1/2 tsp crushed pepper flakes

Salt and Pepper

1/2 cup shredded Asiago or Romano cheese (you can also use aged cheddar or Parmigiano)

Extra cheese to sprinkle on top

Directions

Preheat the oven to 325F.  Spread the dough in a 9″ pie pan and crimp the sides.  Smooth it out so there are no air bubbles on the bottom or the sides of the pie dish.  You can add pie weights so that the dough doesn’t bubble up.  Poke with a form randomly and bake for about 15 minutes.  Take out and set aside to cool.
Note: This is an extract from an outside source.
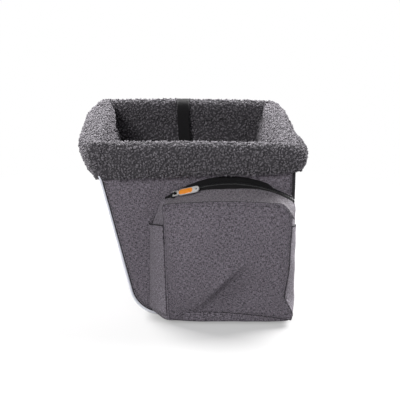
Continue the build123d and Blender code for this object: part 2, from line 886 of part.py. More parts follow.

Make the rainbow chard filling:  make sure all the greens are well washed and chopped accordingly.  Chop the rainbow chard all the way down to stems and keep them.  Only discard the rough kale stems.  On medium heat in a skillet or wok, heat the olive oil and saute the chopped onions, about 4-5 minutes so that they are lightly brown.  Stir in the quinoa, add garlic and pepper flakes and saute for another minute.  Add the chopped chard, stems first, and then the kale or spinach, handful at a time.   Lower the heat to medium, semi cover and cook for about 10-15 minutes, until most of the liquid is absorbed and quinoa starts to “open up.”  Add salt and pepper to taste.  Once filling is ready let it rest to cool for about 15 minutes.

Delicious and healthy, this pie makes great use of greens that you have in the refrigerator just calling out to be cooked!
Delicious and healthy, this pie makes great use of greens that you have in the refrigerator just calling out to be cooked!

Set the oven to 400F.

While the oven is preheating again, in a bowl, lightly beat the eggs with a fork and add the milk and chopped chives.  Add the 1/2 cup of Asiago cheese (or whatever you are prefer).  Note: you can always use feta… too 🙂

By now, the chard filling should be cooled and you can spread it into the pie pan, making sure it’s even.  Don’t over fill.  Slowly pour over the egg, milk and cheese mixture and gently fold it in so that it coats the greens.  Sprinkle shredded cheese on top.

Bake for about 30 minutes or until sides are brown and cheese bubbles up.

Enjoy a bite of a rainbow that you make yourself today.  I know I need to smile!